● **Exercise**: Emit the exact text of every line from the line with "make_shell()" to the line with "if empty is", both ends included. No other output is expected.

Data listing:
◇ ◇ ◇ ◇ ◇

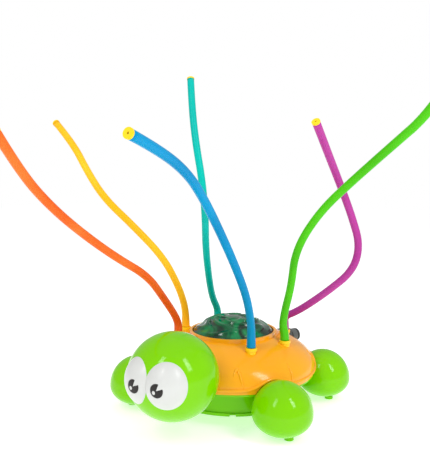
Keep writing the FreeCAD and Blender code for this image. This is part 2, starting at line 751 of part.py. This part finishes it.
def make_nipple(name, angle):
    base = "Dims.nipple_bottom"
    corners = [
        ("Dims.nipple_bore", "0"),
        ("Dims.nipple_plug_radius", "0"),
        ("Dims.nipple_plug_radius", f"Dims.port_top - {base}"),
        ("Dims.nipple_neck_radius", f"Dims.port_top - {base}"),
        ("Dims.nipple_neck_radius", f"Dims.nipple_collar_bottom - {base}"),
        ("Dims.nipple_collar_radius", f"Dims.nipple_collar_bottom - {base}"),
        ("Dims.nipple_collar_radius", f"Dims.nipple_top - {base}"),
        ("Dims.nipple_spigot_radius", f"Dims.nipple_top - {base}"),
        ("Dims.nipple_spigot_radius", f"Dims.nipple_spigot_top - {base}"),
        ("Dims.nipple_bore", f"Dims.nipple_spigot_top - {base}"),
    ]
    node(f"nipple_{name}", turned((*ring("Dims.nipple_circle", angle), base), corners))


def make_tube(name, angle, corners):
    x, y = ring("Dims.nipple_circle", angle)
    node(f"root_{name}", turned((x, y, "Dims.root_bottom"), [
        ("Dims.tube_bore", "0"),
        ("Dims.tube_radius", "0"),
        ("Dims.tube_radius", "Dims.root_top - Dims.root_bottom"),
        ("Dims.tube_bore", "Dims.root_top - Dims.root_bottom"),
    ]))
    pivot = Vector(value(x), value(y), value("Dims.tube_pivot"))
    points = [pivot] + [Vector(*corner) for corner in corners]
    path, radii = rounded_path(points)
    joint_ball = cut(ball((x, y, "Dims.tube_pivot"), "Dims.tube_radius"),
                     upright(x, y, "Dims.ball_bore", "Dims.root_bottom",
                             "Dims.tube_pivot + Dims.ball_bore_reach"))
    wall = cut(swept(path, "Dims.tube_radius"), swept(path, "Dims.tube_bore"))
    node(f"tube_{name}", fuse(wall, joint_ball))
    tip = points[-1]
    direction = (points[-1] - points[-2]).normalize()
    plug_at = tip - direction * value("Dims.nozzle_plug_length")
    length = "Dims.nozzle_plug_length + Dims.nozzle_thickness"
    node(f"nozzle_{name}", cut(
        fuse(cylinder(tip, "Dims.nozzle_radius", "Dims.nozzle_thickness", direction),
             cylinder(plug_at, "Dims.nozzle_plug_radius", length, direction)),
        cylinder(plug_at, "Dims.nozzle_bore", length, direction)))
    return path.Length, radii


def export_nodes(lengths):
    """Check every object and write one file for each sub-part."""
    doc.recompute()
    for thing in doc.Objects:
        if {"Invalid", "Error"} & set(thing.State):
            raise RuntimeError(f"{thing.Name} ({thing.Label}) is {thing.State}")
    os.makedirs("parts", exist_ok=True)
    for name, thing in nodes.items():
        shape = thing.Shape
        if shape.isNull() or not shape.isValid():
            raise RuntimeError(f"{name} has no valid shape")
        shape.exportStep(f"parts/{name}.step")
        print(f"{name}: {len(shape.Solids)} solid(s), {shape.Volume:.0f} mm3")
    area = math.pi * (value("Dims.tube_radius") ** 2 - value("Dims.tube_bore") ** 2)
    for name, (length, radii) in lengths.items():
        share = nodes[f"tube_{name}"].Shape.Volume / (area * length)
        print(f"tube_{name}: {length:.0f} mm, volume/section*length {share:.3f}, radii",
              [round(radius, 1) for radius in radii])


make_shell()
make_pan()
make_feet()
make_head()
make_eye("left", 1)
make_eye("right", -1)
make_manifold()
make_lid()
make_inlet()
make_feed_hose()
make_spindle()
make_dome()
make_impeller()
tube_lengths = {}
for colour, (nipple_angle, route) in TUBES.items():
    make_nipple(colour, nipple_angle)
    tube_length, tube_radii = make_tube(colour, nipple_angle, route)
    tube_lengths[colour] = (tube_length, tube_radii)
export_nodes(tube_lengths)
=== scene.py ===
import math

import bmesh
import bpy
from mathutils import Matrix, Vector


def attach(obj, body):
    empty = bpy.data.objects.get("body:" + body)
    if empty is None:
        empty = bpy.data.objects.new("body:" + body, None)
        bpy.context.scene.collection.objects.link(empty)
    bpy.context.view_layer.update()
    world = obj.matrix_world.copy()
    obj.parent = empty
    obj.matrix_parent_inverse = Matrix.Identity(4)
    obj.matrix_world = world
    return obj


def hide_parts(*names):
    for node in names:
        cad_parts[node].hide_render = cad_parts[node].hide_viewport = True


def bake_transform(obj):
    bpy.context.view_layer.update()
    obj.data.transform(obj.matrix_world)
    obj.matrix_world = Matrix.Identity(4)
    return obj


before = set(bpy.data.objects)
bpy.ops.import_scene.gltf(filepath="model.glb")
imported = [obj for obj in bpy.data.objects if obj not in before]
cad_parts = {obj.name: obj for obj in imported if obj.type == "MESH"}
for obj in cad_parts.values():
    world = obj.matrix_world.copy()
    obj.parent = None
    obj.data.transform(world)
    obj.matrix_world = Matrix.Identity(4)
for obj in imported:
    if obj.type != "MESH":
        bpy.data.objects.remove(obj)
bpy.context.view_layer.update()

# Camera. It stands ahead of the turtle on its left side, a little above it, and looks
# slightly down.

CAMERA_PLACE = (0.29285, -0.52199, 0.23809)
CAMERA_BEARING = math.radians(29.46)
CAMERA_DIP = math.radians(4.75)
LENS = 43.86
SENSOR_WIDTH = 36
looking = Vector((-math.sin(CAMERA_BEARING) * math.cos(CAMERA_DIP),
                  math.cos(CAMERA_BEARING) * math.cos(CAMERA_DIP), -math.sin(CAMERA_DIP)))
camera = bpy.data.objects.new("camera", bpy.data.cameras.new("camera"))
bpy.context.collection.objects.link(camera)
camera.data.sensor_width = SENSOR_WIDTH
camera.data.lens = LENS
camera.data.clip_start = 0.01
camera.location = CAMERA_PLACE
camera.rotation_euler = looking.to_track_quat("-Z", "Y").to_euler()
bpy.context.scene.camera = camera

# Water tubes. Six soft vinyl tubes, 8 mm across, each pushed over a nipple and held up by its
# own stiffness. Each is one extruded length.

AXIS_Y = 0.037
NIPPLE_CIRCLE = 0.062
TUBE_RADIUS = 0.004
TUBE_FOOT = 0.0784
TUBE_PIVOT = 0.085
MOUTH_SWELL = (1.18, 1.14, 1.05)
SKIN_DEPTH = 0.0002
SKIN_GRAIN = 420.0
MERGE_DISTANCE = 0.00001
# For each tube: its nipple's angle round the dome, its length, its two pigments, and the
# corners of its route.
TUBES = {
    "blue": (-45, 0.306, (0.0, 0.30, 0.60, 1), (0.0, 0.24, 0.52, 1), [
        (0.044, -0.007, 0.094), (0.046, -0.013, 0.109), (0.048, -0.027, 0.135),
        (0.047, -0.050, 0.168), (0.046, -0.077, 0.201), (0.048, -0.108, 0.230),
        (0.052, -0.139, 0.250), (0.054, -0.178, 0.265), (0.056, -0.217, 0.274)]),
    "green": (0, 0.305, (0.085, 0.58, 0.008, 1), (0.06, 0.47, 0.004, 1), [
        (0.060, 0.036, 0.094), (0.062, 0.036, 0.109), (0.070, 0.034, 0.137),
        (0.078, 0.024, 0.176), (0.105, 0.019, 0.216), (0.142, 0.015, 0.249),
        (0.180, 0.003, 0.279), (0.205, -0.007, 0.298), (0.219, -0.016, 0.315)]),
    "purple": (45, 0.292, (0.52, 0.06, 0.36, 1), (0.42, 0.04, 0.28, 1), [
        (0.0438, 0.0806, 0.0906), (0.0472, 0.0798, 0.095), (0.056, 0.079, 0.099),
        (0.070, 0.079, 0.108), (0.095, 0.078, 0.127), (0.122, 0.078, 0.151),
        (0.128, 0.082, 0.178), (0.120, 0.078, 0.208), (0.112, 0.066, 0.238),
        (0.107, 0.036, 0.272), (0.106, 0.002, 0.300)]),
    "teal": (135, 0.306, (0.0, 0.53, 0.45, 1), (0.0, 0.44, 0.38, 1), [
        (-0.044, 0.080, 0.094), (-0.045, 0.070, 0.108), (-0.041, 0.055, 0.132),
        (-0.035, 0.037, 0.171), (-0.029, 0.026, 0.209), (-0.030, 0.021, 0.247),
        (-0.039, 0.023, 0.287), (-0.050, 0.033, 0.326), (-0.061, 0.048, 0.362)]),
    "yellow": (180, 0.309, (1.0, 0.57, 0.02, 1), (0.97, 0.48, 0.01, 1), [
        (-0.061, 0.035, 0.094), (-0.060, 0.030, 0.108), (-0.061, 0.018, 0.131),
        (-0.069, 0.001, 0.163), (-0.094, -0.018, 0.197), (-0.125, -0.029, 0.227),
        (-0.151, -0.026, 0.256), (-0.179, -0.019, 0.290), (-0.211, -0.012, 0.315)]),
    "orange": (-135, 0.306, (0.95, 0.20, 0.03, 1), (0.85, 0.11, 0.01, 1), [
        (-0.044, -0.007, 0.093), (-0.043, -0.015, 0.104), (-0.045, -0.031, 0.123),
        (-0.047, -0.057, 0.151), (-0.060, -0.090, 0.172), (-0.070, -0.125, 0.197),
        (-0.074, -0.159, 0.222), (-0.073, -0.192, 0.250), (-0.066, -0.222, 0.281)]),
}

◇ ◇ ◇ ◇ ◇

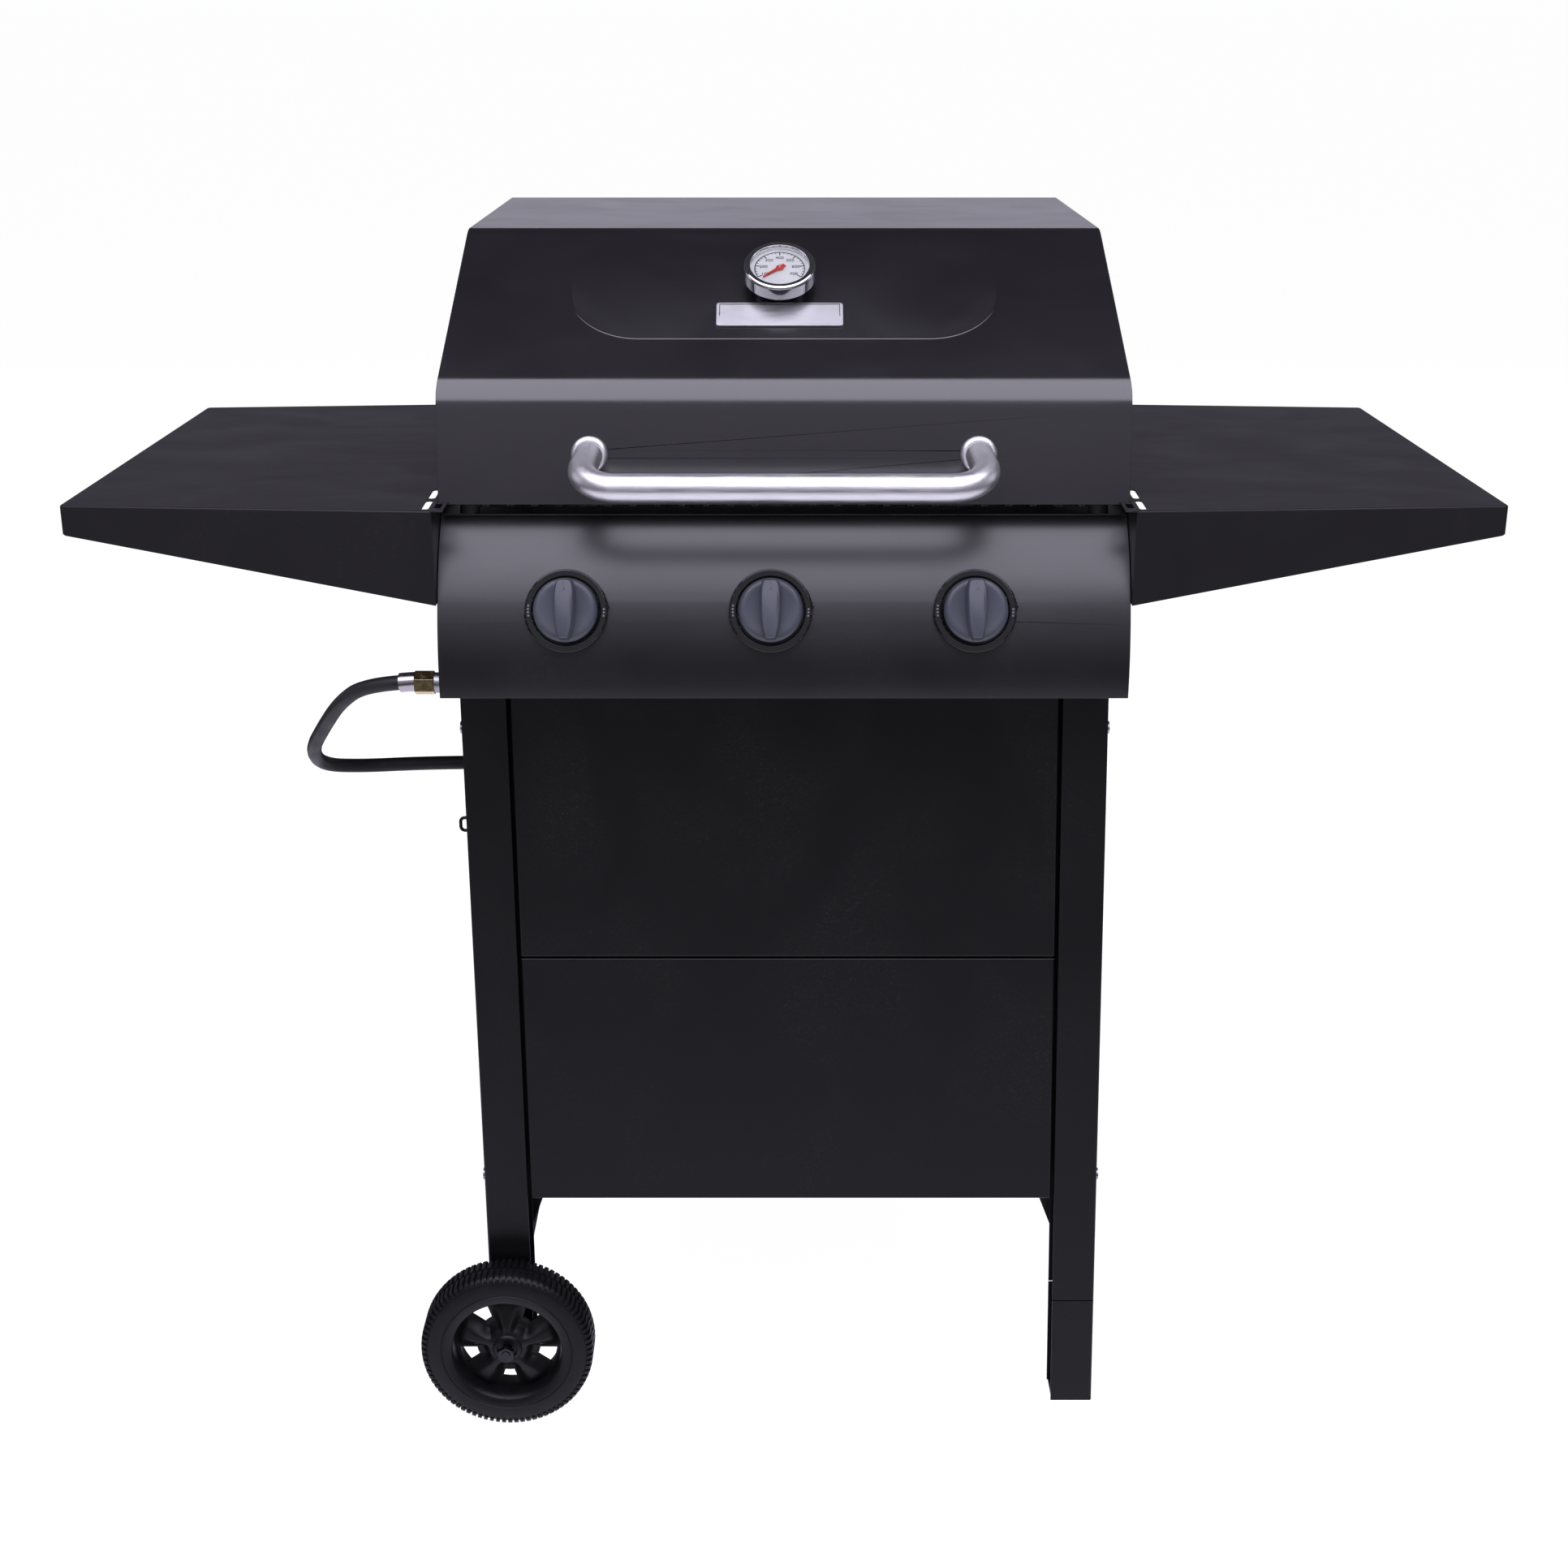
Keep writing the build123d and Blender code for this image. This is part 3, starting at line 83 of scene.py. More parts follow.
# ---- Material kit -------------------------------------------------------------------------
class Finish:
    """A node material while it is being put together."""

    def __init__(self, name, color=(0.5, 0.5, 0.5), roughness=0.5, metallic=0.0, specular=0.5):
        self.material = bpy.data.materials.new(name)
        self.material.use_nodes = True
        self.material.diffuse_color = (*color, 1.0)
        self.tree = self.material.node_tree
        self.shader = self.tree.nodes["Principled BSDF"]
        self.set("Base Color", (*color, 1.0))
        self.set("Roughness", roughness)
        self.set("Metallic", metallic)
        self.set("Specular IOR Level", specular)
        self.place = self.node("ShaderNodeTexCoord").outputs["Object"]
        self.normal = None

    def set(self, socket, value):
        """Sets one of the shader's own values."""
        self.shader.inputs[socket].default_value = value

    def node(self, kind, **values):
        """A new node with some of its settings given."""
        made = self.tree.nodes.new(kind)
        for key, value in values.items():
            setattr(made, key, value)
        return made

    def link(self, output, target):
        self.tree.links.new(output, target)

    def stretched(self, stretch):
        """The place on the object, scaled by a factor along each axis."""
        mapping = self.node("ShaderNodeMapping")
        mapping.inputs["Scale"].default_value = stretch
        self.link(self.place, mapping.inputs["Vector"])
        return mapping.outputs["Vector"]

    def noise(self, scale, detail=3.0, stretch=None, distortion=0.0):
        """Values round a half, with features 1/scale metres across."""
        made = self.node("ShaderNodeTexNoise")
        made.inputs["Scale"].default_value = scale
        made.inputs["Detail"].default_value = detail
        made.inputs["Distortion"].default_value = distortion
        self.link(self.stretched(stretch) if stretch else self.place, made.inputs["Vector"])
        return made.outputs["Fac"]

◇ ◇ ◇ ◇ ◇

● **Correct answer**:
make_shell()
make_pan()
make_feet()
make_head()
make_eye("left", 1)
make_eye("right", -1)
make_manifold()
make_lid()
make_inlet()
make_feed_hose()
make_spindle()
make_dome()
make_impeller()
tube_lengths = {}
for colour, (nipple_angle, route) in TUBES.items():
    make_nipple(colour, nipple_angle)
    tube_length, tube_radii = make_tube(colour, nipple_angle, route)
    tube_lengths[colour] = (tube_length, tube_radii)
export_nodes(tube_lengths)
=== scene.py ===
import math

import bmesh
import bpy
from mathutils import Matrix, Vector


def attach(obj, body):
    empty = bpy.data.objects.get("body:" + body)
    if empty is None:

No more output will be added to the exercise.